Asked whether the government would help the carrier in case of a change in ownership, Šarec said that it would be a different story with a serious owner. Then we wouldn't have come into the present situation."

BAMC examines Adria’s finances

STA, 26 September 2019 - The Bank Assets Management Company (BAMC) has been looking into the financial situation in Adria Airways since Thursday morning to ascertain how long the money demanded by the air carrier's German owner would last, the business daily Finance has reported. The paper has also released the company's report for 2018,

The aim of BAMC's scrutiny, which comes under instructions from the government, is to establish how long the EUR 4 million that the company's German owner 4K Invest, demanded from the state as the condition not to file for receivership would last.

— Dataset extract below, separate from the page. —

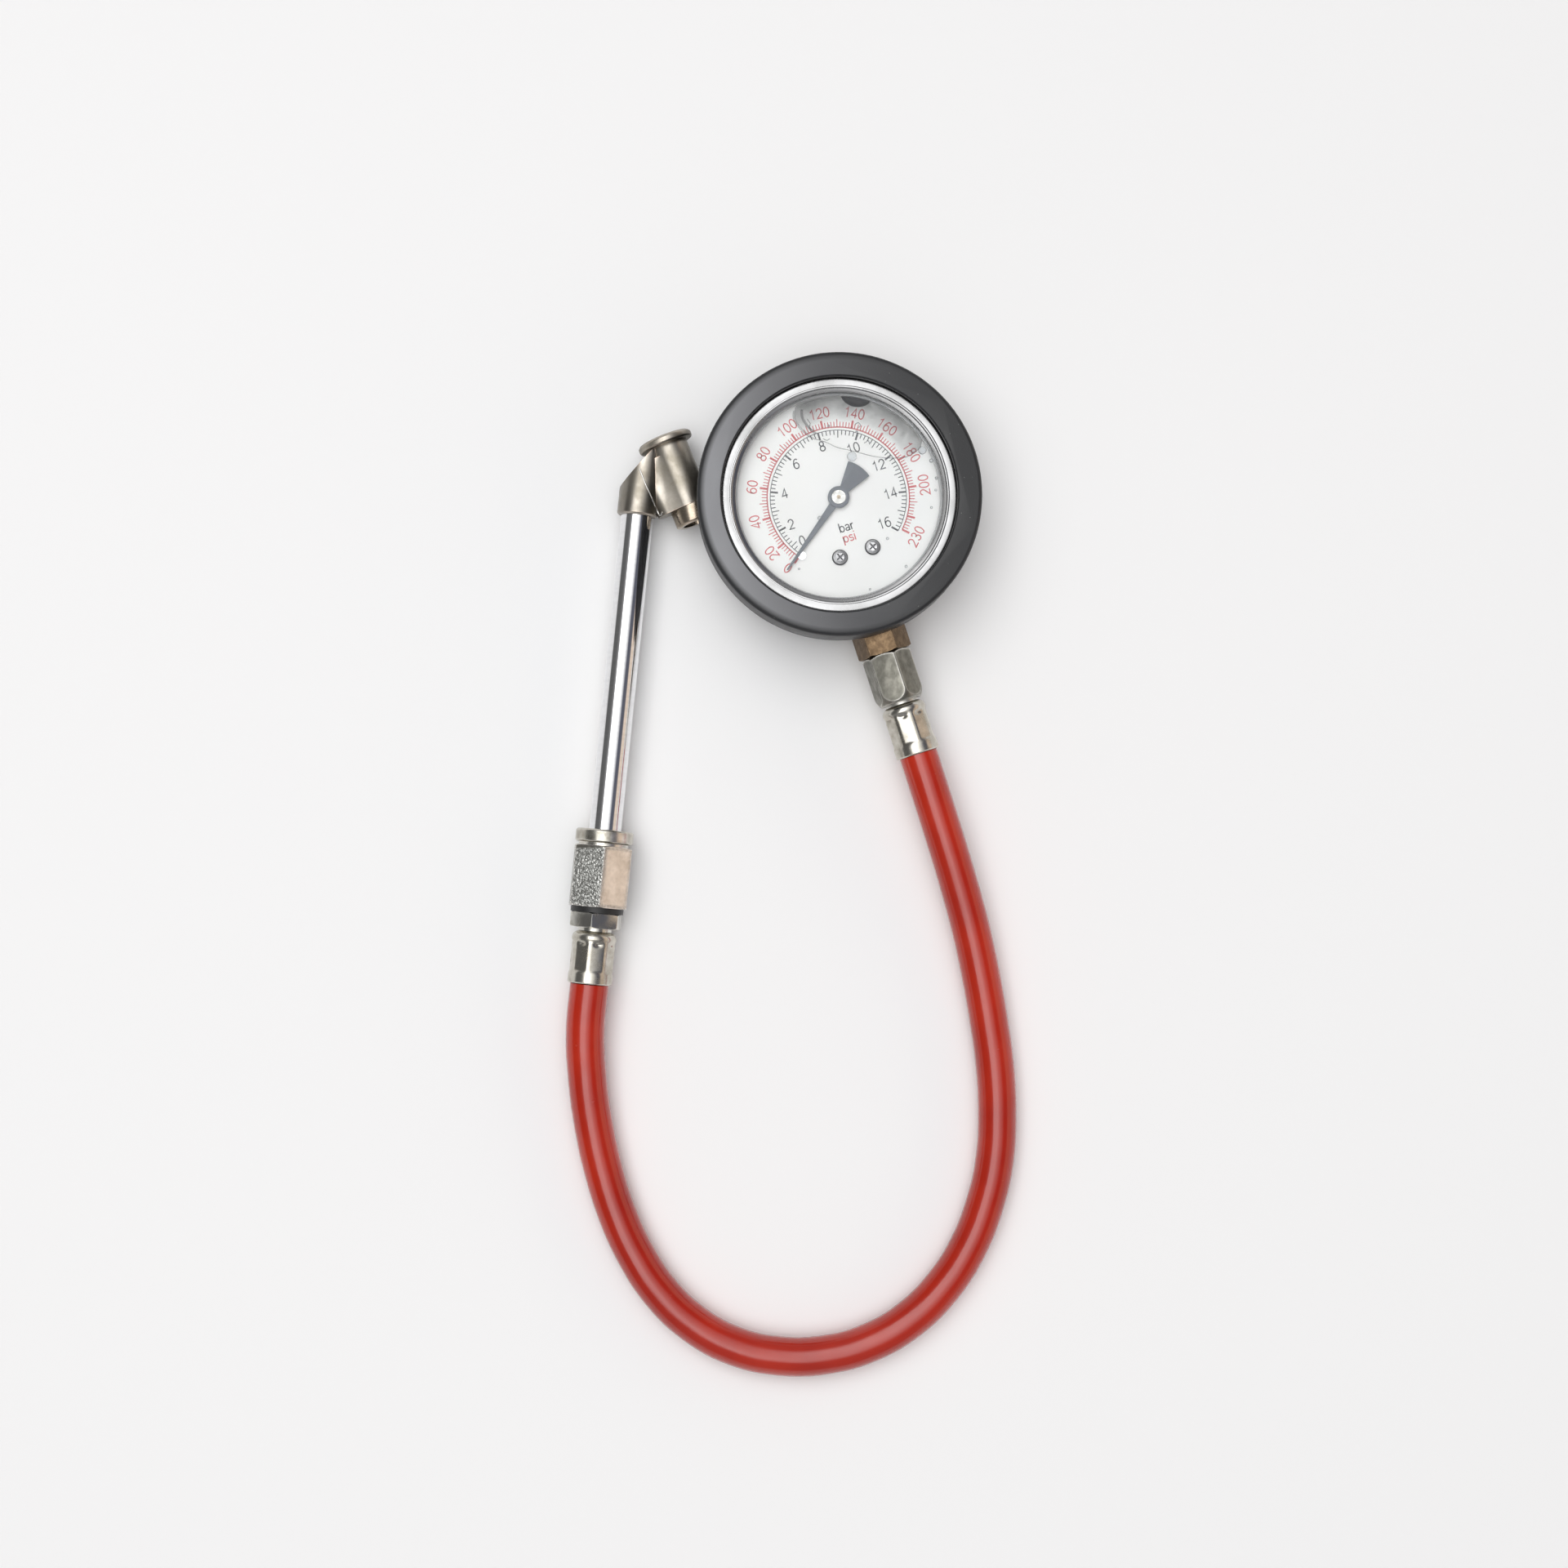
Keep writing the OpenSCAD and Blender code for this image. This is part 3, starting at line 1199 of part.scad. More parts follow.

BAMC told Finance that it would not provide the money if it turned out the sum was not sufficient to rescue the company. BAMC also demanded of the Adria owner to submit proof of debt write-offs agreed with creditors.

Estimates by Finance's sources are that Adria would need about EUR 50 million merely to avoid a bankruptcy, and as much for sustainable operations.

Finance also cites estimates by experts that creating a new airline, which is another potential scenario offered by politicians, would cost some EUR 70 million.

Citing unofficial sources, the commercial broadcaster POP TV reported that BAMC suggested the government invest between EUR 15 million and 20 million in Adria on condition the company pay out on Friday the reminder of August pay to employees and settle its International Air Transport Association membership fee.

Economy Minister Zdravko Počivalšek told the STA today that the situation at Adria Airways was being examined by several institutions so that the government will take a decision on Friday or Saturday how to rescue the company to preserve Slovenia's air links with the rest of the world.

"We don't want to take decisions by heart, we don't want populist solutions, the figures will tell us what we need to do," he said.

It is in the government's interest to have a carrier that would link Slovenia well internationally. "If we come in a situation when we don't have such a carrier, the market will do its job, but I don't think we'll ever be linked with the world again as we are now," said the minister.

Adria Airways's audited 2018 report, released by Finance, puts its net loss for last year at EUR 18.95 million, up from EUR 5.44 million the year before, as revenue rose by 12.5% to EUR 179.08 million.

According to the report, Adria had EUR 2.63 million in capital in 2017, but last year its capital turned EUR 14.19 million negative.

The company's long-term debt amounted to EUR 21.5 million and short-term liabilities to EUR 54.6 million.

The auditor issued a qualified opinion on the report, for one thing because it established that Adria did not in fact lose control of its brand in December 2016, so the accounting treatment of the company from that year on did not lead to a fair value of events.

According to the auditor's calculations, unconsolidated receivables as of the end of 2018 should be reduced by EUR 5.6 million, and by EUR 5.4 million at the end of 2017, while the liabilities as of the end of 2018 should be reduced by EUR 0.8 million and the accumulated loss increased by EUR 4.8 million.